A Monumental Day Dawns for Technical Communicators: Certification!

by James Cameron on 2 May 2010

The Society for Technical Communication (STC) announced today that certification for the technical communication field has been approved. Within the next year, technical communicators will be able to attain certification in their profession.

Certification creates two enormous benefits for our profession and for practitioners. First, certification establishes a solid foundation for the legitimacy and economic contribution of technical communication. Second, certified practitioners can clearly demonstrate their expertise as technical communicators, greatly enhancing their value in the marketplace.

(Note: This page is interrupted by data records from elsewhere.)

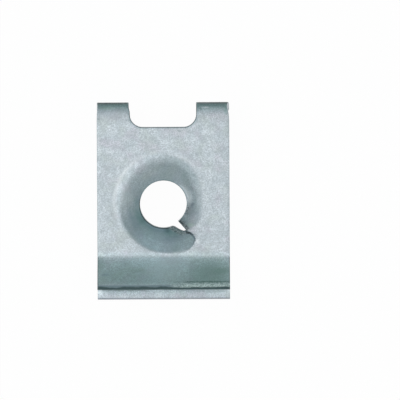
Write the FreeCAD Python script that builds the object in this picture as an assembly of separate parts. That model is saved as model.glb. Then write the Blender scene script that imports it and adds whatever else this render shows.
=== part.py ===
import FreeCAD, Part
import math
import os

# U-shaped clip nut folded from one strip of spring steel, all sizes in mm and degrees.
# The clip lies on its flat leg. +Y points at the fold, +Z up to the nut leg, and the origin
# is the centre of the clearance hole on the flat leg's outer face.

# The strip and its fold
width = 14.5
sheet = 0.7
flat_length = 21.35
hole_to_fold = 10.9
mouth_height = 4.72
fold_inner_radius = 0.6
edge_break = 0.06

# Open end: the neck that grips the panel and the lead-in lip beyond it
neck_to_hole = 5.8
neck_gap = 0.08
neck_inner_radius = 0.3
lip_length = 4.25
lip_rise = 38.5

# Notch through the fold, which leaves two arms
notch_width = 7.46
notch_depth = 2.8
notch_corner = 1.15

# Clearance hole in the flat leg, with a half-round lip drawn up on the fold's side
clearance_radius = 4.6
collar_wall = 0.6
collar_height = 0.92
collar_lean = 0.1
collar_end_y = -1.1
collar_round = 0.35
entry_roll = 0.35

# Single-turn thread impression in the nut leg, for a 6.3 mm tapping screw
thread_radius = 2.56
thread_pitch = 1.8
rim_low = 0.77
land_least = 0.06
land_wide = 0.24
land_turn = 65.0
land_spread = 55.0
base_low = 3.55
base_swell = 2.0
neck_clearance = 0.07
round_low = 1.55
round_high = 0.6
soft_turn = 128.0
soft_spread = 80.0
soft_round = 2.3
nose_turn = 342.0
nose_round = 0.35
drop_turn = 357.0
slit_angle = -48.3
slit_opening = 13.5
slit_reach = 3.9
slit_tip_width = 0.1

# Places that follow from the sizes above
half_sheet = sheet / 2
fold_mid_radius = fold_inner_radius + half_sheet
fold_outer_radius = fold_inner_radius + sheet
neck_mid_radius = neck_inner_radius + half_sheet
fold_centre_y = hole_to_fold - fold_outer_radius
mouth_centre_z = mouth_height - fold_outer_radius
neck_centre_z = sheet + neck_gap + sheet + neck_inner_radius

# The nut leg's mid-plane runs over the fold's bend and under the neck's bend, tangent to both
bends_apart = math.hypot(fold_centre_y + neck_to_hole, mouth_centre_z - neck_centre_z)
bend_radii = fold_mid_radius + neck_mid_radius
leg_tilt = math.atan2(mouth_centre_z - neck_centre_z, fold_centre_y + neck_to_hole)
leg_tilt = leg_tilt + math.asin(bend_radii / bends_apart)
leg_run = math.sqrt(bends_apart ** 2 - bend_radii ** 2)
leg_start_y = fold_centre_y - fold_mid_radius * math.sin(leg_tilt)
leg_start_z = mouth_centre_z + fold_mid_radius * math.cos(leg_tilt)
fold_to_thread = leg_start_y / math.cos(leg_tilt)
thread_centre_z = leg_start_z - leg_start_y * math.tan(leg_tilt)

# The impression swells until it just reaches the flat that is left before the neck's bend
impression_reach = leg_run - fold_to_thread - neck_clearance
base_high = impression_reach - 0.4 * round_high

# How far tools and sections run past what they cut or join
overrun = 0.3


def polar(radius, degrees, height=0.0):
    angle = math.radians(degrees)
    return FreeCAD.Vector(radius * math.cos(angle), radius * math.sin(angle), height)


def leg_placement():
    """Frame of the nut leg: the thread's centre on the leg's outer face, Y up the leg to the fold."""
    normal = FreeCAD.Vector(0, -math.sin(leg_tilt), math.cos(leg_tilt))
    centre = FreeCAD.Vector(0, 0, thread_centre_z) + normal * half_sheet
    return FreeCAD.Placement(centre, FreeCAD.Rotation(FreeCAD.Vector(1, 0, 0), math.degrees(leg_tilt)))


def side_point(place, heading, offset):
    """Point in the Y-Z plane at a distance to the left of a path's place and heading."""
    angle = math.radians(heading + 90)
    return FreeCAD.Vector(0, place[0] + offset * math.cos(angle), place[1] + offset * math.sin(angle))


def sheet_outline(place, heading, runs):
    """Outline of the bent sheet in the Y-Z plane, from its mid-line's straight runs and bends.

    A run is ("straight", length) or ("bend", mid radius, turn), and a positive turn is to the left.
    """
    sides = {half_sheet: [], -half_sheet: []}
    first = [side_point(place, heading, offset) for offset in sides]
    for run in runs:
        if run[0] == "straight":
            angle = math.radians(heading)
            end = (place[0] + run[1] * math.cos(angle), place[1] + run[1] * math.sin(angle))
            for offset, edges in sides.items():
                line = Part.LineSegment(side_point(place, heading, offset), side_point(end, heading, offset))
                edges.append(line.toShape())
        else:
            to_centre = math.copysign(run[1], run[2])
            centre = side_point(place, heading, to_centre)
            pivot = (centre.y, centre.z)
            places = [side_point(pivot, heading + run[2] * share, -to_centre) for share in (0.5, 1.0)]
            end = (places[1].y, places[1].z)
            for offset, edges in sides.items():
                bend_middle = side_point((places[0].y, places[0].z), heading + run[2] / 2, offset)
                bend_end = side_point(end, heading + run[2], offset)
                edges.append(Part.Arc(side_point(place, heading, offset), bend_middle, bend_end).toShape())
            heading = heading + run[2]
        place = end
    last = [side_point(place, heading, offset) for offset in sides]
    ends = [Part.LineSegment(*first).toShape(), Part.LineSegment(*last).toShape()]
    edges = sides[half_sheet] + sides[-half_sheet] + ends
    return Part.Wire(Part.__sortEdges__(edges))


def folded_strip():
    """The whole strip: flat leg, fold, sprung nut leg, neck and lip, with its sheared edges broken."""
    runs = [
        ("straight", flat_length - fold_outer_radius),
        ("bend", fold_mid_radius, 90),
        ("straight", mouth_centre_z - fold_outer_radius),
        ("bend", fold_mid_radius, 90 + math.degrees(leg_tilt)),
        ("straight", leg_run),
        ("bend", neck_mid_radius, -math.degrees(leg_tilt) - lip_rise),
        ("straight", lip_length),
    ]
    outline = sheet_outline((hole_to_fold - flat_length, half_sheet), 0, runs)
    outline.translate(FreeCAD.Vector(-width / 2, 0, 0))
    strip = Part.Face(outline).extrude(FreeCAD.Vector(width, 0, 0))
    side_edges = [edge for edge in strip.Edges if edge.BoundBox.XLength < overrun]
    return strip.makeFillet(edge_break, side_edges)


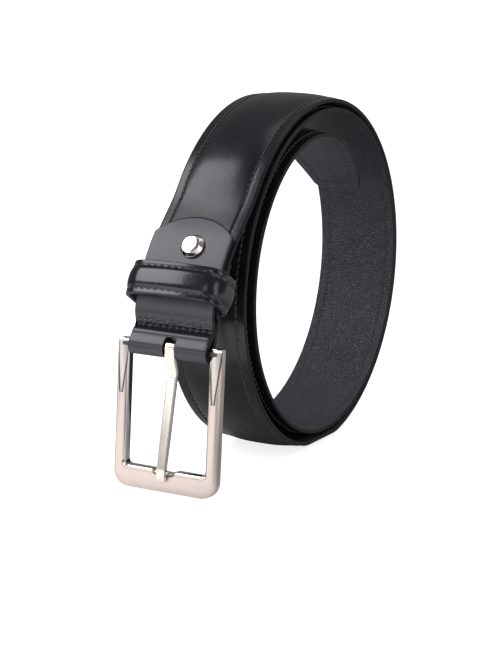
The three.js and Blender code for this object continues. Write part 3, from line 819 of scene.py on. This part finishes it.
front = EDGE + TAB_GAP + TAB_T
head = [
    (1.9, 0.02), (4.5, 0.02), (4.72, 0.12), (4.8, 0.3), (4.8, 0.75), (4.76, 0.9), (4.66, 1.02),
    (3.84, 2.32), (3.72, 2.46), (3.55, 2.53), (2.0, 2.57), (0.0, 2.58),
]
stud_profile = [(0.0, -2.5), (1.9, -2.5)] + [(r, front + h) for r, h in head]
v, f = turned_piece(stud_profile, 64)
stud = make("stud_head", v, f, polished, angle=28)
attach(stud, "strap")
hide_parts("stud_post")
SCREW_END = -4.0
screw_profile = [
    (0.0, SCREW_END), (2.6, SCREW_END), (3.6, -3.9), (3.95, -3.6), (4.0, -3.2), (4.0, -2.85), (0.0, -2.85),
]
v, f = turned_piece(screw_profile, 48)
screw = make("stud_screw_head", v, f, steel, angle=35)
slot_cut = block("screw_slot", (0, 0, 0), (7.5, 1.0, 0.9), 0.1)
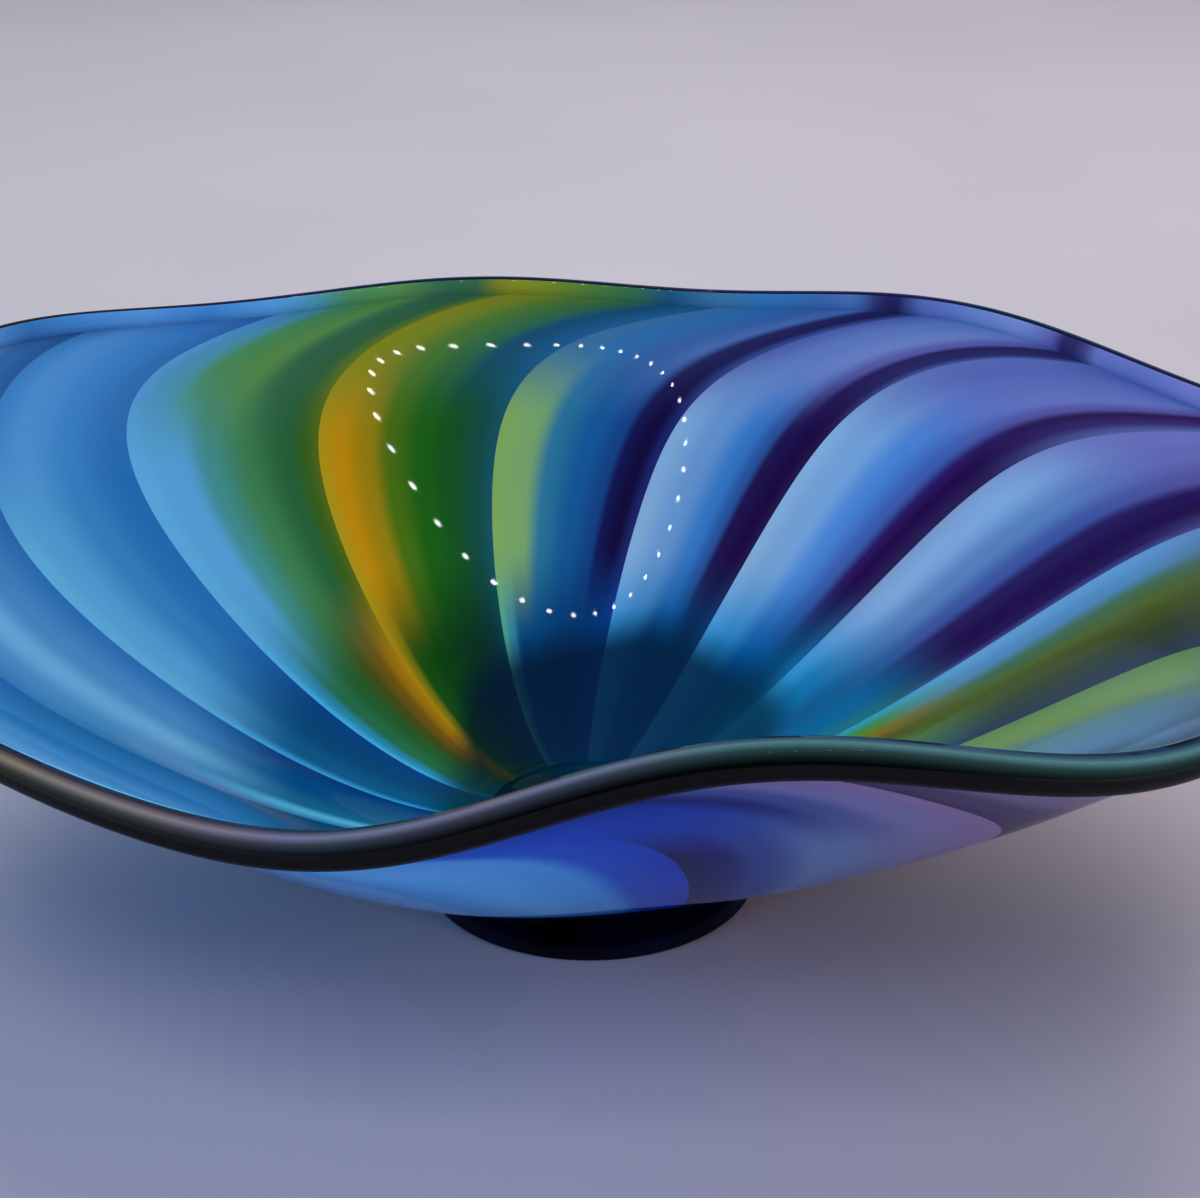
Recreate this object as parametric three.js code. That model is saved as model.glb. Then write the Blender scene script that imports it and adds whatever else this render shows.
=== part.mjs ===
// Footed art glass bowl with a swirl of fused colour bars, a wavy rolled lip and a dark lip wrap.
// Millimetres, +Z up. The origin is the centre of the foot's ground underside, at z = 0.
//
// The wall is described by two numbers. "rise" runs along the wall: -1 is the middle of the floor,
// 0 is where the floor starts to climb and 1 is the lip. "bearing" is the direction in degrees from
// +X, counter-clockwise seen from above, that a line of the swirl would have without its twist.
// "depth" is measured along the wall's normal from its middle surface, positive to the inside.

import * as THREE from 'three';

// Wall, along the middle of its thickness
const LIP_RADIUS = 200;
const LIP_HEIGHT = 133;
const FLOOR_RADIUS = 32.5;
const FLOOR_HEIGHT = 21;
const FLOOR_PULL = 52;
const LIP_PULL = 57;
const LIP_SLOPE_DEG = 51;
const FLOOR_SLOPE_DEG = 1;

// Layers of the wall, from the inside out
const CLEAR_SKIN = 1.5;
const BAR_THICKNESS = 2;
const LAYER_GAP = 0.3;
const BEAD_CLEARANCE = 1.5;

// Soft waves of the lip: how many around the lip, how far they go, and where a crest stands
const LIFT_WAVES = [
  { count: 1, size: 12, crest: 63 },
  { count: 2, size: 9, crest: -30 },
  { count: 3, size: 6.5, crest: 40 },
  { count: 4, size: 4, crest: 0 },
  { count: 5, size: 3, crest: -5 },
  { count: 6, size: 4.5, crest: -15.5 },
];
const SPREAD_WAVES = [
  { count: 2, size: 21, crest: -10 },
  { count: 3, size: 5, crest: -43 },
];
const WAVE_GROWTH = 2;

// Twist of the swirl from the floor to the lip, in degrees
const EVEN_TWIST = 16;
const LIP_TWIST = 30;
const LIP_TWIST_GROWTH = 10;

// Lip bead: the rolled lip inside and below, the dark wrap over its top and outside. The split
// between them turns from the wall's inside, 0, towards the top of the lip, 90 degrees.
const BEAD_RADIUS = 4.4;
const BEAD_SWELL = 0.9;
const BEAD_SWELL_BEARING = 275;
const BEAD_SPLIT_DEG = 30;

// Foot
const FOOT_RADIUS = 53.5;
const FOOT_EDGE_HEIGHT = 5;
const FOOT_EDGE_ROUND = 1.5;
const FOOT_WAIST_RADIUS = 29;
const FOOT_WAIST_HEIGHT = 12.5;
const FOOT_PAD_RADIUS = 31;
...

Practitioners will become certified in six core competency areas:

• User analysis
• Document design
• Project management
• Authoring (content creation)
• Delivery
• Quality assurance

As a result, employers and clients alike will now have a concrete idea of the expertise, contribution, and value that technical communicators bring to the marketplace. STC is developing a page on its website dedicated to promoting certification and explaining the value of certified technical communicators.

Two days ago, on 30 April, the STC Board of Directors accepted a business case from its Certification Task Force. This historic event occurred after 35 years of ongoing and difficult discussion. The Society has embraced the idea of certification for technical communicators, and in the coming months will be developing a certification program.

Certification will be based on assessing portfolios and work artifacts, not examinations. (In other words, there are no tests.) This method takes advantage of the existing methodology and infrastructure of both the publications competitions and the Associate Fellow and Fellow process. To implement the program, STC is defining assessment criteria for each of these six competency areas, then recruiting a network of examiners to review applications. In the future, as the Body of Knowledge is fleshed out, STC will look at adding an exam-based assessment as another certification method.

Once conferred, certification will be valid for three years. To ensure that competencies are kept relevant, certified professionals must become recertified for another three years. As with many other professions, recertification involves completing and participating in educational and professional activities. STC currently has a number of these opportunities available, and will be creating more in the upcoming year.

Member and nonmember certification and recertification fess are still being developed; however, these fees will be comparable to certification programs of similar associations.

To learn more, attend the “Status of Certification for Technical Communicators” session Wednesday morning, 5 May, at 11:30 AM in Cumberland KL during STC’s Summit in Dallas, Texas. The Certification Task Force will report on its process, progress, and future. You can also expect to hear much more about certification in the coming weeks!